__ENTRIES SHOWN__
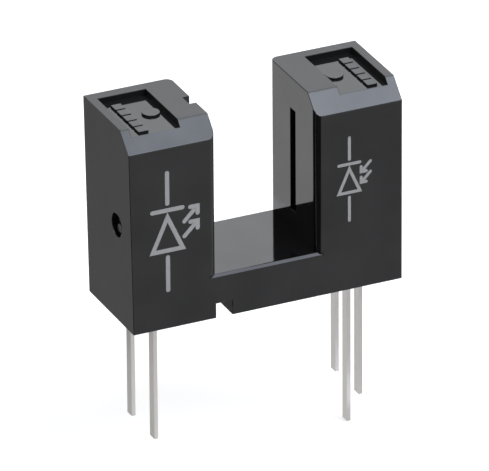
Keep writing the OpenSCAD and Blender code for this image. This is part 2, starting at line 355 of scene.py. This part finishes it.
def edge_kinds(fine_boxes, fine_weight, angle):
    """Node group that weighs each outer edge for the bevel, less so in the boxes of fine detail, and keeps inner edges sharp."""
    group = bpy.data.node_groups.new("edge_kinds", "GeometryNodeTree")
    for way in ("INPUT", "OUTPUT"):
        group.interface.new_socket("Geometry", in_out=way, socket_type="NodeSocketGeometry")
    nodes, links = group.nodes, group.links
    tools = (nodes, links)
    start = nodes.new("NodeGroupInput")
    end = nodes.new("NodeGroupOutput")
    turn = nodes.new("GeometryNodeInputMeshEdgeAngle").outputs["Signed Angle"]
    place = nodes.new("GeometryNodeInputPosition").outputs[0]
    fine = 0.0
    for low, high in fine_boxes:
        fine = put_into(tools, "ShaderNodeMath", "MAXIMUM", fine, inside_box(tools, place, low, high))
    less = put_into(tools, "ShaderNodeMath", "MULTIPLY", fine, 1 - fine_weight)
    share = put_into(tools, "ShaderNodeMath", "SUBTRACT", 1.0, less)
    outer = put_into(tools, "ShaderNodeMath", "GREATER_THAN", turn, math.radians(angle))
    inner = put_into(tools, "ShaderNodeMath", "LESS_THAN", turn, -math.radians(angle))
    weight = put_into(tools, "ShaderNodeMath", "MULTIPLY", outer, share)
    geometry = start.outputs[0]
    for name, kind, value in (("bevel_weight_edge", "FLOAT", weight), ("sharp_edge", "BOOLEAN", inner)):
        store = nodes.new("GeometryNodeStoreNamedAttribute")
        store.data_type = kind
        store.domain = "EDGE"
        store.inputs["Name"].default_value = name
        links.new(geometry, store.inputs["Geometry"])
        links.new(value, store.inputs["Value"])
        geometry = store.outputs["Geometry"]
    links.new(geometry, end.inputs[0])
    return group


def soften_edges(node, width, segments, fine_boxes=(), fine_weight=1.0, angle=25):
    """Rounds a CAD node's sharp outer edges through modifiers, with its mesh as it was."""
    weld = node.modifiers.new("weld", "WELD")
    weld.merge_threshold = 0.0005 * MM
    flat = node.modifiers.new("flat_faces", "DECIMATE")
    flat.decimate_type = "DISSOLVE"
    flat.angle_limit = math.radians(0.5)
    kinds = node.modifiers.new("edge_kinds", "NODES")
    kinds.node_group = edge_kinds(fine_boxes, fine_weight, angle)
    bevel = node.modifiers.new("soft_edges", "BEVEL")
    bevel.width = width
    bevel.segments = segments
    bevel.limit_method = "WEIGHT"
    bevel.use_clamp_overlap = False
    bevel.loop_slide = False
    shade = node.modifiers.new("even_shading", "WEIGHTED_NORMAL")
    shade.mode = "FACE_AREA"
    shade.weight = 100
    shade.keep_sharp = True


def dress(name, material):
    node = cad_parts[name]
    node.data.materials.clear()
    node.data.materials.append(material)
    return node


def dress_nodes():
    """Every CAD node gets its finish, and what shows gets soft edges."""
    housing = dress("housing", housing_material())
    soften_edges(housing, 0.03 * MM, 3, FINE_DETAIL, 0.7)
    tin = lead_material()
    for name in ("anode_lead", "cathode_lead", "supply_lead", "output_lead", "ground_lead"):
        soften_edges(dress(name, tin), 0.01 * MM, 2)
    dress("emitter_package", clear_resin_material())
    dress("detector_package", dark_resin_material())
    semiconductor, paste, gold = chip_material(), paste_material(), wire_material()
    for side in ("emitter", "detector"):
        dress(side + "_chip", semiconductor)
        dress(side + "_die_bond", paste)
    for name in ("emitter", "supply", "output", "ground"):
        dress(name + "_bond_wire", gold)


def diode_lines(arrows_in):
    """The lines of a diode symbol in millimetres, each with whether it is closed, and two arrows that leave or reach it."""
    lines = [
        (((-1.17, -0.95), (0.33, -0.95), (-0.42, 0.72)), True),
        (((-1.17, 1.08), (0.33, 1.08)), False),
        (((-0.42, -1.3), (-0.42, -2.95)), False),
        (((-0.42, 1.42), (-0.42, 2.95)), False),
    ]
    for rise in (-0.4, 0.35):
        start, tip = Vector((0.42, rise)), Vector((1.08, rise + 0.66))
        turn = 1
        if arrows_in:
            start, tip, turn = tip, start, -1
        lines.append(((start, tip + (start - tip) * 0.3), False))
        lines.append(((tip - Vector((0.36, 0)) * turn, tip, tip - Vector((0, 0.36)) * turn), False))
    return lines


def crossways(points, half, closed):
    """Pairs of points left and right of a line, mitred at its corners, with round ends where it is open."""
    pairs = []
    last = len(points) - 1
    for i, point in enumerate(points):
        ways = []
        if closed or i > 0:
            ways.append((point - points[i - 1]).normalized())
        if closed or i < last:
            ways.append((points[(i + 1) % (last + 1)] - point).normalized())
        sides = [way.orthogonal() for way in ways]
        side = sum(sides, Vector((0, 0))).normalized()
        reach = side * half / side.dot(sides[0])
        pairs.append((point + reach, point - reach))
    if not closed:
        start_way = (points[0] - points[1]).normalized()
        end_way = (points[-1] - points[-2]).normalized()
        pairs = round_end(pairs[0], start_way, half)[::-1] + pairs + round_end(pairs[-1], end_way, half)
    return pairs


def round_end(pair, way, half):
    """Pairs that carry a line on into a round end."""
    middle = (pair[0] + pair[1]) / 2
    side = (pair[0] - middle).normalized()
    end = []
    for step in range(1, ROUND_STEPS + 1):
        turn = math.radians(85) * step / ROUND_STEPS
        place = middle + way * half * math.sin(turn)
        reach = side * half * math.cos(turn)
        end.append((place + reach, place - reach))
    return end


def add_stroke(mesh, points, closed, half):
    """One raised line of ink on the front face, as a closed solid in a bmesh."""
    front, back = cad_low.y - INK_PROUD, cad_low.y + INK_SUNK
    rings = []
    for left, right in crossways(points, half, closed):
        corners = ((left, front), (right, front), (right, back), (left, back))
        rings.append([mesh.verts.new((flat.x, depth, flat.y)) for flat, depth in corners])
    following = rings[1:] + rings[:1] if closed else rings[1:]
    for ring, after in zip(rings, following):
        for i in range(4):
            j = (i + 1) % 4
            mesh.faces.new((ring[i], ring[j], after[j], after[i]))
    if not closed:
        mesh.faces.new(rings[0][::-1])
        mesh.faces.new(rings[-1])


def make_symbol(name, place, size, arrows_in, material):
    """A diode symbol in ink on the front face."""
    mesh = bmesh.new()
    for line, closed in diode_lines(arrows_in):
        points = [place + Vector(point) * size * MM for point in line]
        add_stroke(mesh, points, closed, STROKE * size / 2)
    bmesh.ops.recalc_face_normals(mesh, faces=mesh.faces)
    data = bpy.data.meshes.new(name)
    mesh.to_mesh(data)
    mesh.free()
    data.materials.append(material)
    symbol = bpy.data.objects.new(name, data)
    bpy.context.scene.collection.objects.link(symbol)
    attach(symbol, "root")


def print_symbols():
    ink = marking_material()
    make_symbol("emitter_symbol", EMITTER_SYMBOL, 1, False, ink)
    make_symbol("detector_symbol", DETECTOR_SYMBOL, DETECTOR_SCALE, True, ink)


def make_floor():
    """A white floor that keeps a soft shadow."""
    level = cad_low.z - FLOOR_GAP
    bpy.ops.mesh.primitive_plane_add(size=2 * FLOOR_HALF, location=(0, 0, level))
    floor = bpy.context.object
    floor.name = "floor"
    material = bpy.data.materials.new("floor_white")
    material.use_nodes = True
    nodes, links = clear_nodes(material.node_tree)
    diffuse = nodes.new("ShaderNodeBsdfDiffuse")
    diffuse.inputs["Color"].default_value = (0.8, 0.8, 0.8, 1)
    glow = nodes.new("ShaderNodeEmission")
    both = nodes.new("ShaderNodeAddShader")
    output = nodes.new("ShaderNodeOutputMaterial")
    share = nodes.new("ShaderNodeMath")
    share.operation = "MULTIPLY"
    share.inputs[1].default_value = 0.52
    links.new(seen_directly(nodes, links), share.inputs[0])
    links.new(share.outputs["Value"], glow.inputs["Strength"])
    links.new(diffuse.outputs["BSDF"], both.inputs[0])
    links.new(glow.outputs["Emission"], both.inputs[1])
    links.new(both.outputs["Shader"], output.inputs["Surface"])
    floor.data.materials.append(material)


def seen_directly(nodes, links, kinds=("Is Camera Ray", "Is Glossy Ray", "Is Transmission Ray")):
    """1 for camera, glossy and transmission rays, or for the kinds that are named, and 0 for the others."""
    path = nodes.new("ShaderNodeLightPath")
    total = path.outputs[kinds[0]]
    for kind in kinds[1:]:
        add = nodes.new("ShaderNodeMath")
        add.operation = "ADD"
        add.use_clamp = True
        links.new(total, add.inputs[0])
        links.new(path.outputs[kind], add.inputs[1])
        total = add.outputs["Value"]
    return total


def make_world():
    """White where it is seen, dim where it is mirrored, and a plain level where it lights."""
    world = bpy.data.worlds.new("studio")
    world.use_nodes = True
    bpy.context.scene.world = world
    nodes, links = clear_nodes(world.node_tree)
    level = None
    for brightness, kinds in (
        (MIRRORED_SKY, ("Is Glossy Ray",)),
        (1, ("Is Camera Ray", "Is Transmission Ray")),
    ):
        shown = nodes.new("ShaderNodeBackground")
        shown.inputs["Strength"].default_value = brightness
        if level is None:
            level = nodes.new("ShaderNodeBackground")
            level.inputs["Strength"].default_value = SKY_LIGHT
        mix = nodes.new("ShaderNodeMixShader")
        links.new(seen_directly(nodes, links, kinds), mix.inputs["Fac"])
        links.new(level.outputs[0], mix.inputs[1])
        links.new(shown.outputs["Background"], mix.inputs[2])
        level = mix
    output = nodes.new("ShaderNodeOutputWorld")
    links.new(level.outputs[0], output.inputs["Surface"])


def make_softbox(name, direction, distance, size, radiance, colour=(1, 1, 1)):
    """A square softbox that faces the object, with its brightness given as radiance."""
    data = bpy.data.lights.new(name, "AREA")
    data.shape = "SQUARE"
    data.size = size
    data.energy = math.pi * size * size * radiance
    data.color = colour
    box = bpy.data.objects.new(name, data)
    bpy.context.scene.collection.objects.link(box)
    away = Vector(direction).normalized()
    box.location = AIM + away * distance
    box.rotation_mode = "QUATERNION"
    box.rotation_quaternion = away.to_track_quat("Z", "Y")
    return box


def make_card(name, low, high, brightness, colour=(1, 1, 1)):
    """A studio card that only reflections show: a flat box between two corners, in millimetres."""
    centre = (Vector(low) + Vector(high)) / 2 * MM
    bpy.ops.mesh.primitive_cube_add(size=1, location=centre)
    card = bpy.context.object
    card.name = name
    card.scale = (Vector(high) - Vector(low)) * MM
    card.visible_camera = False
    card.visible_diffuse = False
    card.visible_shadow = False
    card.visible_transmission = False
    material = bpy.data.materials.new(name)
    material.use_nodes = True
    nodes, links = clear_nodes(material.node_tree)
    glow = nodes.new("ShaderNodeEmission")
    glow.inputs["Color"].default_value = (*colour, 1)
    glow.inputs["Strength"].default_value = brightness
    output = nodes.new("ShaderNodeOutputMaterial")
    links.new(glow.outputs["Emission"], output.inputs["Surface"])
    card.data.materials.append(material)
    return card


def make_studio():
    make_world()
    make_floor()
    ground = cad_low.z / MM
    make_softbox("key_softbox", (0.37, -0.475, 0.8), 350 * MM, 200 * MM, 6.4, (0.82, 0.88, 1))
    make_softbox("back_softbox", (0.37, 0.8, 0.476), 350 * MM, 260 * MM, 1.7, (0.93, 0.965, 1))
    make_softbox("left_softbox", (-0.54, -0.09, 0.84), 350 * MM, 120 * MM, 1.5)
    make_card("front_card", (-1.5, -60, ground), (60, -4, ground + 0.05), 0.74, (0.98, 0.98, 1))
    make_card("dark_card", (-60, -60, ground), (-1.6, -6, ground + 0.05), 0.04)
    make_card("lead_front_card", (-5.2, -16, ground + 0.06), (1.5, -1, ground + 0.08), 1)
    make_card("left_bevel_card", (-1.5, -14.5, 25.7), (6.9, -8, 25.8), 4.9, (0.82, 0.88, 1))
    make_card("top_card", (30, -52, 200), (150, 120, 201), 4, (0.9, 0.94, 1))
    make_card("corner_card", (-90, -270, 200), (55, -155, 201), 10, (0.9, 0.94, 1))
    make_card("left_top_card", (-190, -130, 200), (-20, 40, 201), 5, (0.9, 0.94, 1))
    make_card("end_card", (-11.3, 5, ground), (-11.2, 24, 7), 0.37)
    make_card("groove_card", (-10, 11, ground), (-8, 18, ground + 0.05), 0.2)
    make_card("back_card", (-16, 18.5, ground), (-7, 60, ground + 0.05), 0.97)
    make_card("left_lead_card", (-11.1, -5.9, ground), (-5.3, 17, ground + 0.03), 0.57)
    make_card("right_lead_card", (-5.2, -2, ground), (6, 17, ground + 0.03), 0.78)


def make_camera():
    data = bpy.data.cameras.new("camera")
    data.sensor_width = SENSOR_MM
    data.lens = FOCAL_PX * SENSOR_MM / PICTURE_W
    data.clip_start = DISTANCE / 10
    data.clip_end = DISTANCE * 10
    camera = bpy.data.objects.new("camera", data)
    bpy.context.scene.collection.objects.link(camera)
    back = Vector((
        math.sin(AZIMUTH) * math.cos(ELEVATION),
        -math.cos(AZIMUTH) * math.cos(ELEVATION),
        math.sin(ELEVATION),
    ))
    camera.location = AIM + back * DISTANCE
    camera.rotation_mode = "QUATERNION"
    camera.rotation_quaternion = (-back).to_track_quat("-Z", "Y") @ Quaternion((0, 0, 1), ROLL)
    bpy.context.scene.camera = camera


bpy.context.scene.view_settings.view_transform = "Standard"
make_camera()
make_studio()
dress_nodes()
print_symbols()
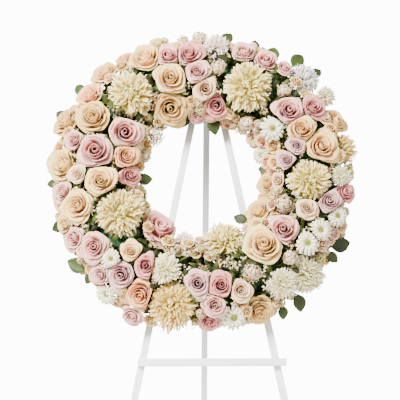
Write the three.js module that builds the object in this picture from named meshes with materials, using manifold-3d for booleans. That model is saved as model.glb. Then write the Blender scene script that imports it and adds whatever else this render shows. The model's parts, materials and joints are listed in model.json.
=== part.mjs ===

__TASK GOAL__
Reproduce exactly the lines that run from the start of the records to the line with "return group", both included.

__RESPONSE TO THE EXERCISE__
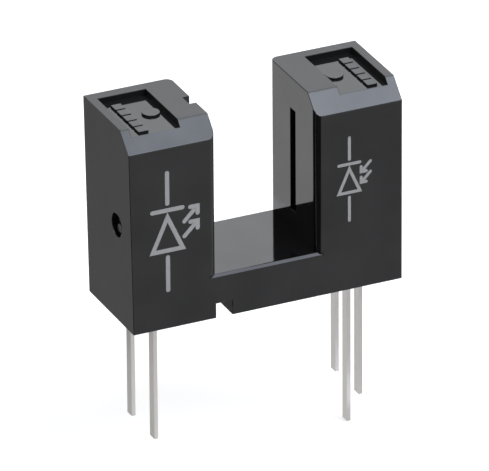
Keep writing the OpenSCAD and Blender code for this image. This is part 2, starting at line 355 of scene.py. This part finishes it.
def edge_kinds(fine_boxes, fine_weight, angle):
    """Node group that weighs each outer edge for the bevel, less so in the boxes of fine detail, and keeps inner edges sharp."""
    group = bpy.data.node_groups.new("edge_kinds", "GeometryNodeTree")
    for way in ("INPUT", "OUTPUT"):
        group.interface.new_socket("Geometry", in_out=way, socket_type="NodeSocketGeometry")
    nodes, links = group.nodes, group.links
    tools = (nodes, links)
    start = nodes.new("NodeGroupInput")
    end = nodes.new("NodeGroupOutput")
    turn = nodes.new("GeometryNodeInputMeshEdgeAngle").outputs["Signed Angle"]
    place = nodes.new("GeometryNodeInputPosition").outputs[0]
    fine = 0.0
    for low, high in fine_boxes:
        fine = put_into(tools, "ShaderNodeMath", "MAXIMUM", fine, inside_box(tools, place, low, high))
    less = put_into(tools, "ShaderNodeMath", "MULTIPLY", fine, 1 - fine_weight)
    share = put_into(tools, "ShaderNodeMath", "SUBTRACT", 1.0, less)
    outer = put_into(tools, "ShaderNodeMath", "GREATER_THAN", turn, math.radians(angle))
    inner = put_into(tools, "ShaderNodeMath", "LESS_THAN", turn, -math.radians(angle))
    weight = put_into(tools, "ShaderNodeMath", "MULTIPLY", outer, share)
    geometry = start.outputs[0]
    for name, kind, value in (("bevel_weight_edge", "FLOAT", weight), ("sharp_edge", "BOOLEAN", inner)):
        store = nodes.new("GeometryNodeStoreNamedAttribute")
        store.data_type = kind
        store.domain = "EDGE"
        store.inputs["Name"].default_value = name
        links.new(geometry, store.inputs["Geometry"])
        links.new(value, store.inputs["Value"])
        geometry = store.outputs["Geometry"]
    links.new(geometry, end.inputs[0])
    return group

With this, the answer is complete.